Saving to: ‘LinearRegression4’
LinearRegression4
In the results, the first section shows the downloading that was interrupted with Ctrl+C key combinations, while the second result shows that the downloading was resumed.
In addition, this option empowers the wget command to verify if the file slated for download already resides in the current directory and to resume the download process if it remains incomplete.
4. Advanced wget Command Examples
Essentially, advanced wget commands further extend its capabilities.
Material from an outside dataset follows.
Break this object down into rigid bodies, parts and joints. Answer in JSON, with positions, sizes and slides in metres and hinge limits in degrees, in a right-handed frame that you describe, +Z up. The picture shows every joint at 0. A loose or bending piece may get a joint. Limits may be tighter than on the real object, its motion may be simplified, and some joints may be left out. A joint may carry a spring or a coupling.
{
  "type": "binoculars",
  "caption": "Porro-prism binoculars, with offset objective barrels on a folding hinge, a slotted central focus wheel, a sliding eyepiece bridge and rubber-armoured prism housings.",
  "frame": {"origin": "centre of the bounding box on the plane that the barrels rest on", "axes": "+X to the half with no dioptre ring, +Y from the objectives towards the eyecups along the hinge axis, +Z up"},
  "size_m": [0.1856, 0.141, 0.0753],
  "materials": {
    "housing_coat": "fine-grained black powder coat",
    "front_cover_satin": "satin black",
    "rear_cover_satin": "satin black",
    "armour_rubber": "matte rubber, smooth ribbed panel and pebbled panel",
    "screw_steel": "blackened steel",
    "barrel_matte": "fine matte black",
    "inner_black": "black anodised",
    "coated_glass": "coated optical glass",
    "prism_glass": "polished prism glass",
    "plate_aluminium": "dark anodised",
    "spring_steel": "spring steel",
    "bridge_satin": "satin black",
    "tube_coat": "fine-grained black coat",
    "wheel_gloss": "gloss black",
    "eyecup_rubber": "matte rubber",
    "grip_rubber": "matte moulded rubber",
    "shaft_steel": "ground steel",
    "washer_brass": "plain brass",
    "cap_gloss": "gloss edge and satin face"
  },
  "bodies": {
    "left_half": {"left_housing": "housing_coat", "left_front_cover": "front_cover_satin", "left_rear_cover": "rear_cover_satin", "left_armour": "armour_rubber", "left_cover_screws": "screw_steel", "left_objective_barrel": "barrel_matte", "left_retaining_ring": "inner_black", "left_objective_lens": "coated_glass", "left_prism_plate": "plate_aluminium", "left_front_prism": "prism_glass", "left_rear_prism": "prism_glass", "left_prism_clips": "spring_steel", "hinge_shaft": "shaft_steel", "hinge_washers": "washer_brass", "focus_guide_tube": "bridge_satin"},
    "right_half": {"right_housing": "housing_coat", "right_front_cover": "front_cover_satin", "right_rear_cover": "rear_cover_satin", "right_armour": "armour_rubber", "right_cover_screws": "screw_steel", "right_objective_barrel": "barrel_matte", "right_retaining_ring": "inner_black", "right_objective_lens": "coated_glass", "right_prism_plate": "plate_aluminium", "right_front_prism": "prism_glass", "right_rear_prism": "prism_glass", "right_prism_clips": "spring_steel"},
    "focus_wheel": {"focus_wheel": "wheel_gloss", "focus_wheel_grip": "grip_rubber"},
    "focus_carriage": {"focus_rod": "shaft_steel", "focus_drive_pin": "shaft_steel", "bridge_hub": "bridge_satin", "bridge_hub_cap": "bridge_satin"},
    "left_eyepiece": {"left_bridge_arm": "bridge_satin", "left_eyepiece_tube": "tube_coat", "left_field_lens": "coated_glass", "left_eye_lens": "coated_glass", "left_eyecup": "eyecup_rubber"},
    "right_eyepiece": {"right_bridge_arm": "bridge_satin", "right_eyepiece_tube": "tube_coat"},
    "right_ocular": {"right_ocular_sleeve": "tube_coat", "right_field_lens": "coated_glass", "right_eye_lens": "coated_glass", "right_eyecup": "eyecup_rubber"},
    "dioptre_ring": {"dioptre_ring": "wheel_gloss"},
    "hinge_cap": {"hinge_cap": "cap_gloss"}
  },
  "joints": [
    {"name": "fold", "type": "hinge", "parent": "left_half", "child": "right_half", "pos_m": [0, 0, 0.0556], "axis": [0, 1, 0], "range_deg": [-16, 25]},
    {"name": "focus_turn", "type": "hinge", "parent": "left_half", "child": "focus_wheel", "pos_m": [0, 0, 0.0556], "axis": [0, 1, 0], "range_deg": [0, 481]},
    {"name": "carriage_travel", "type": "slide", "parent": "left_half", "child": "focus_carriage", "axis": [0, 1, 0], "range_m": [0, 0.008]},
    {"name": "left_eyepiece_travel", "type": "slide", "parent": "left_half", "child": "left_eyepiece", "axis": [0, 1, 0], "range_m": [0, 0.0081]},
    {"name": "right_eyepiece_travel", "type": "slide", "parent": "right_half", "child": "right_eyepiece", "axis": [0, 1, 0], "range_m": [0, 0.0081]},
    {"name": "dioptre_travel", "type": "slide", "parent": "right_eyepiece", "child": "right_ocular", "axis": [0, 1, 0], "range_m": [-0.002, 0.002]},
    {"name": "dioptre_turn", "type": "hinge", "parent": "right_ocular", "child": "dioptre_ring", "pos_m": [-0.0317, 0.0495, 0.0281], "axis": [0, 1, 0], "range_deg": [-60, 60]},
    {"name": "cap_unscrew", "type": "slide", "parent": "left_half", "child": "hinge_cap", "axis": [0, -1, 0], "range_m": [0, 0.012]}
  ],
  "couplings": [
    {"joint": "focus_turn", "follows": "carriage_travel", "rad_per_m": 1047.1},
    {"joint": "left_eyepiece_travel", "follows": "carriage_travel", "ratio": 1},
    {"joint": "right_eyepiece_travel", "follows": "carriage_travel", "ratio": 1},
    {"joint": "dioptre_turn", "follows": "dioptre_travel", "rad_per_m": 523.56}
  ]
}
So, it’s an added advantage to have knowledge of their usage.
Let’s explore more advanced usage scenarios of the wget command.
4.1. Limit Download Speed
The wget command controls download speed by utilizing the rate-limiting option –limit-rate.
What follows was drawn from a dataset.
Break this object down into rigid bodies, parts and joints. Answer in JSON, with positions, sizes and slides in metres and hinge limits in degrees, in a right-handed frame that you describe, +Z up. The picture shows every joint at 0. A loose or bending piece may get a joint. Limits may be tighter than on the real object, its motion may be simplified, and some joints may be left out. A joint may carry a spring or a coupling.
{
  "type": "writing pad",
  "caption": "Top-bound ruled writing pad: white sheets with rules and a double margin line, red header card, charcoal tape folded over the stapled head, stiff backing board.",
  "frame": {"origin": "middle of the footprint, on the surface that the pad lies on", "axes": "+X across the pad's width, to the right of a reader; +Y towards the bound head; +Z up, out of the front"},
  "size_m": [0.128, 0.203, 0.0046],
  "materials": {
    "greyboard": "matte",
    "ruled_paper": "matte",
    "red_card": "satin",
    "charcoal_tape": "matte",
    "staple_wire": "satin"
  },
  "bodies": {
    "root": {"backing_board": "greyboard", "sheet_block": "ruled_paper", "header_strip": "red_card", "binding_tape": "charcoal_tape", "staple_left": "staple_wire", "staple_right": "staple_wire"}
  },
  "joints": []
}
For instance, to limit download speed to 100 KB/s:
$ wget --limit-rate=100k www.skrill.com
So, by adjusting the number specified in the options, we can alter the download speed rate in kilobytes per second. For instance, in the code provided, the rate is set to 100k/s.
4.2. Download Files from a List
The wget command can read and download URLs from a file. For this example, let’s combine all the URLs we have referenced previously to create a list named urls.txt using the nano text editor:
www.skrill.com/en/index.html
https://www.skrill.com/en/
https://github.com/Abwonder/LinearRegression4
www.skrill.com
www.example.com
Next, we can proceed to apply the -i option to the wget command:
$ wget -i urls.txt
Now, in the code above, the -i option instructs the wget command to iterate over each of the URLs in the list and download them consecutively. Therefore, the wget command downloads files from the URLs one after the other into the current active folder on our host system.
5. Conclusion
In this article, we extensively discuss the usage of the wget command, including examples and outputs for better understanding. Moreover, it’s important to note that the wget command is a versatile tool for downloading files from the web on Linux.
Therefore, understanding its various options and capabilities allows for efficient file retrieval and management. Moreover, by mastering wget, we can streamline the process of downloading files and automate tasks effectively.